# TASK DIRECTIONS
Copy exactly the lines from the one containing "obj.parent = None" to the one containing "end_radius = hypot(peel_x, peel_z)", both lines included, and nothing else.

[start]

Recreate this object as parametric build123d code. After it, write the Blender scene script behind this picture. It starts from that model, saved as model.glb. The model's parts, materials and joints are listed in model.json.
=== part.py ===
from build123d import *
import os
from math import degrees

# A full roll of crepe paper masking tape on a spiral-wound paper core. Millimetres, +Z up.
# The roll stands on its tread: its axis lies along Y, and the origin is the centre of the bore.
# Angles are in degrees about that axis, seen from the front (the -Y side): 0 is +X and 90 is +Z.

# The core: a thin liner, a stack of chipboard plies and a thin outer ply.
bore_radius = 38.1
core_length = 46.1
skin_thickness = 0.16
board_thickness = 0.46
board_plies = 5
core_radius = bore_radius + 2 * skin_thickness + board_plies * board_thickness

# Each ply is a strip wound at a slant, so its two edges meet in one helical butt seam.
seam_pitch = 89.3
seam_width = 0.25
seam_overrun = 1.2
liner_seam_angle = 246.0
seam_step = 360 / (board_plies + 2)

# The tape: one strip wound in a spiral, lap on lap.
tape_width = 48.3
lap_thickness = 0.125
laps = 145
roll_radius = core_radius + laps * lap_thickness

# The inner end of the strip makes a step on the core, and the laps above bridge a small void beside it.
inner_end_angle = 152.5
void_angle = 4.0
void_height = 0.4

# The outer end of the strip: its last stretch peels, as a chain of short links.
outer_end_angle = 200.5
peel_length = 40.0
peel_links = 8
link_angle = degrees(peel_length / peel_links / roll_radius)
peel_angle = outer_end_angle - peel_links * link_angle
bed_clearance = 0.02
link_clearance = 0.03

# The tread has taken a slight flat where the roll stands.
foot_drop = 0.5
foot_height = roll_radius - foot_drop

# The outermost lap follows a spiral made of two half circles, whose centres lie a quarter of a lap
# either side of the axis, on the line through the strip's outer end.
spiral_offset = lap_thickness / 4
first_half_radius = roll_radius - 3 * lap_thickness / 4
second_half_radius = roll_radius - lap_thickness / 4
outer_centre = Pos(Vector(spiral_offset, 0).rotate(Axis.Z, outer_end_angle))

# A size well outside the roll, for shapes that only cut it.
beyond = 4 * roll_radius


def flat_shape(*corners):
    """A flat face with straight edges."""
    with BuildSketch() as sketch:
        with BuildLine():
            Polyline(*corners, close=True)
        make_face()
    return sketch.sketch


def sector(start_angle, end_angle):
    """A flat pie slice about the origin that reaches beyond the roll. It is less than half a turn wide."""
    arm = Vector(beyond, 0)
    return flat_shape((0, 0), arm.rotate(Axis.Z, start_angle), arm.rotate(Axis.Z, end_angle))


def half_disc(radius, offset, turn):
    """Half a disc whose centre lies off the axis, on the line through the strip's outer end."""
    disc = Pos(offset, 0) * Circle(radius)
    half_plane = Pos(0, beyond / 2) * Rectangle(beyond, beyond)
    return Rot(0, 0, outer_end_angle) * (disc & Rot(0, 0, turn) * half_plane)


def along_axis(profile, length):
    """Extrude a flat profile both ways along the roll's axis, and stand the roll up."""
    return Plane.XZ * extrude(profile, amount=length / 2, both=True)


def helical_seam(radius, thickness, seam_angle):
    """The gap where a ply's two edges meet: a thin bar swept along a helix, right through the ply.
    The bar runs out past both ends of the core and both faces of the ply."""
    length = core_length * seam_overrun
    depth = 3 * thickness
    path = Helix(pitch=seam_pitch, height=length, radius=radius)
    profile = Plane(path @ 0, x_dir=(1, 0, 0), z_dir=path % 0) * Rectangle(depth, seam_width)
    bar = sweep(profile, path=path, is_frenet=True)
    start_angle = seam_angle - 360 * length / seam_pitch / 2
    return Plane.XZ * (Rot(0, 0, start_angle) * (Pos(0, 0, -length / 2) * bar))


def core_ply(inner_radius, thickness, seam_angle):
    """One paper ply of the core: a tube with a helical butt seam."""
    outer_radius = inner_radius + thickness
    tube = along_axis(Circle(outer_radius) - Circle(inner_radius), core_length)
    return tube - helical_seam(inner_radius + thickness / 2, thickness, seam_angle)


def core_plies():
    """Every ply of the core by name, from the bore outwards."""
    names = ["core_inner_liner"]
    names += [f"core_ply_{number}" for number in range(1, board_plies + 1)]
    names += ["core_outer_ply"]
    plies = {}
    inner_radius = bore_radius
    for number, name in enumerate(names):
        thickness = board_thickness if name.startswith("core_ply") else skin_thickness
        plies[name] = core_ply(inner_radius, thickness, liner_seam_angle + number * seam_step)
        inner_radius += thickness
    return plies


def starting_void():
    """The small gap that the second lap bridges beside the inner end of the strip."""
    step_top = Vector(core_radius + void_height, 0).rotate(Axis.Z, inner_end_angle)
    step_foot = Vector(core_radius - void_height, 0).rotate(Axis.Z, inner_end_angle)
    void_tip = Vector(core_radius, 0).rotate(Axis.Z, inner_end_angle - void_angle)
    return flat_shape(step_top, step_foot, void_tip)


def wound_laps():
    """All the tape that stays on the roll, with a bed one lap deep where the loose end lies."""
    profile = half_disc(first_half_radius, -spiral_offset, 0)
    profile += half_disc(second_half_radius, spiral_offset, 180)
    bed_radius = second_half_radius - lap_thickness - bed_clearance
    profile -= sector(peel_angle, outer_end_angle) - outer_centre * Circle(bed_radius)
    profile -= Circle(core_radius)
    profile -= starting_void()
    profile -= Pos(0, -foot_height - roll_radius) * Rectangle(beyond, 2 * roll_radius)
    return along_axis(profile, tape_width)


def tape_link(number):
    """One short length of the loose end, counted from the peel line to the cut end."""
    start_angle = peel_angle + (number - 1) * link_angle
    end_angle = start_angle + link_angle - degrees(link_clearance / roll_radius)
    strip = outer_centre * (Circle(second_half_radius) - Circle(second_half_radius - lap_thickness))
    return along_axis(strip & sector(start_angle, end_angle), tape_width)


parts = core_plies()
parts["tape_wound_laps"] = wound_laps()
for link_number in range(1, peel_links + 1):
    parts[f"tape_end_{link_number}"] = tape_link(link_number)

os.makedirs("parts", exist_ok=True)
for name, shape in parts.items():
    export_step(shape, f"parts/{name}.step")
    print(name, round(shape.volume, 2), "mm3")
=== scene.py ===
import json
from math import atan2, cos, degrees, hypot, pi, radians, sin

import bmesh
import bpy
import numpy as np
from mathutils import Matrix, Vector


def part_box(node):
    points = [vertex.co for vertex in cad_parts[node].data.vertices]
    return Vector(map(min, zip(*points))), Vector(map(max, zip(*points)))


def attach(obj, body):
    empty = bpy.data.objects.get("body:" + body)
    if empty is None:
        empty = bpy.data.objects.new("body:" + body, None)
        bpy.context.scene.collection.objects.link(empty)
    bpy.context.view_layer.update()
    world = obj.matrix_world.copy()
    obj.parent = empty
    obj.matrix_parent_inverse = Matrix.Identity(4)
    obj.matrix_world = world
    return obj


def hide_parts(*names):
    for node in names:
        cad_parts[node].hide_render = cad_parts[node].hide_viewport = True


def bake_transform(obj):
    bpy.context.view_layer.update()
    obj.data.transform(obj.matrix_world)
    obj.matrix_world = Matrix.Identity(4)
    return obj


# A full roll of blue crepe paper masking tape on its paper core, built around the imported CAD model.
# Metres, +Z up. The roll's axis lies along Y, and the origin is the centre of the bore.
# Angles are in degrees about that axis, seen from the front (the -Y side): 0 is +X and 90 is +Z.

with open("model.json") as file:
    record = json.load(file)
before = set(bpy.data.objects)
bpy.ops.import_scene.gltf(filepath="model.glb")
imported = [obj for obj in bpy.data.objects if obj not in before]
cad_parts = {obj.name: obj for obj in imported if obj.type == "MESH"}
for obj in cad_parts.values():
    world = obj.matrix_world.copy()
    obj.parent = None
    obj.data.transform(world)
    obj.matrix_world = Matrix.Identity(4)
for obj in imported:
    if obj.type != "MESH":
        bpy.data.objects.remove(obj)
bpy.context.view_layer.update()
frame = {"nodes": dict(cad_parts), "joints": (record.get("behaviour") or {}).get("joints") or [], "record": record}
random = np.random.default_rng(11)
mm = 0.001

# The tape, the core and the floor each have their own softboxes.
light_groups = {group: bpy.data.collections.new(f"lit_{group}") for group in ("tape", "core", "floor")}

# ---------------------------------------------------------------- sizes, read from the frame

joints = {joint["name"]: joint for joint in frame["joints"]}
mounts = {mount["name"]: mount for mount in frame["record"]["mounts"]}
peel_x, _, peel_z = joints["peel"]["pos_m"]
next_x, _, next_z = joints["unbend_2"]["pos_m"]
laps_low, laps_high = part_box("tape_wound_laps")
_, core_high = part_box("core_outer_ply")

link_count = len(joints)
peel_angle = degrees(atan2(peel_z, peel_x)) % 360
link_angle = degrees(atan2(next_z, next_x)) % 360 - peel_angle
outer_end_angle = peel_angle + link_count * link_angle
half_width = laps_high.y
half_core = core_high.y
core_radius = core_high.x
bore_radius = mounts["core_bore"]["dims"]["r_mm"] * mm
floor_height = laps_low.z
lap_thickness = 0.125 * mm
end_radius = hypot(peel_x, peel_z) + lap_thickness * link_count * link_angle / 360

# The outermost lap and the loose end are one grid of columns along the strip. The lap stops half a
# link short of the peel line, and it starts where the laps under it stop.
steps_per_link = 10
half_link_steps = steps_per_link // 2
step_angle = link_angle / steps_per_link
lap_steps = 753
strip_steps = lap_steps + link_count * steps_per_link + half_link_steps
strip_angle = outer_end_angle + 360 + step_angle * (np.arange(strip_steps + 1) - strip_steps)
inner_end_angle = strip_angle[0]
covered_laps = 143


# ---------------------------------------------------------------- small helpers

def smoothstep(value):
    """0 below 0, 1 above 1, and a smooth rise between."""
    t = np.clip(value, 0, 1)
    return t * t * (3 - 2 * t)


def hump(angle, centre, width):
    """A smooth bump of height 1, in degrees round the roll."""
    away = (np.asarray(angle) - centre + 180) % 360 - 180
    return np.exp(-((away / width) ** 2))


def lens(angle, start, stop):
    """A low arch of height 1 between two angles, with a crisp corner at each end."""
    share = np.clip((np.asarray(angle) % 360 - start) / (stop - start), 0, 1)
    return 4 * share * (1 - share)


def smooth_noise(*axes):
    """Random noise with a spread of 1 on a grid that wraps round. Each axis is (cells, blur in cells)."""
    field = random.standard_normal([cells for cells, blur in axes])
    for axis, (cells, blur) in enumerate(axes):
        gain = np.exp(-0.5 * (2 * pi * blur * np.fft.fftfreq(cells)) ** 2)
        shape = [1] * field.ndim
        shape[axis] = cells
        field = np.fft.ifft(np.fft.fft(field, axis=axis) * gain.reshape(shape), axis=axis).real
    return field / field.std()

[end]

# RESULT BELOW
    obj.parent = None
    obj.data.transform(world)
    obj.matrix_world = Matrix.Identity(4)
for obj in imported:
    if obj.type != "MESH":
        bpy.data.objects.remove(obj)
bpy.context.view_layer.update()
frame = {"nodes": dict(cad_parts), "joints": (record.get("behaviour") or {}).get("joints") or [], "record": record}
random = np.random.default_rng(11)
mm = 0.001

# The tape, the core and the floor each have their own softboxes.
light_groups = {group: bpy.data.collections.new(f"lit_{group}") for group in ("tape", "core", "floor")}

# ---------------------------------------------------------------- sizes, read from the frame

joints = {joint["name"]: joint for joint in frame["joints"]}
mounts = {mount["name"]: mount for mount in frame["record"]["mounts"]}
peel_x, _, peel_z = joints["peel"]["pos_m"]
next_x, _, next_z = joints["unbend_2"]["pos_m"]
laps_low, laps_high = part_box("tape_wound_laps")
_, core_high = part_box("core_outer_ply")

link_count = len(joints)
peel_angle = degrees(atan2(peel_z, peel_x)) % 360
link_angle = degrees(atan2(next_z, next_x)) % 360 - peel_angle
outer_end_angle = peel_angle + link_count * link_angle
half_width = laps_high.y
half_core = core_high.y
core_radius = core_high.x
bore_radius = mounts["core_bore"]["dims"]["r_mm"] * mm
floor_height = laps_low.z
lap_thickness = 0.125 * mm
end_radius = hypot(peel_x, peel_z) + lap_thickness * link_count * link_angle / 360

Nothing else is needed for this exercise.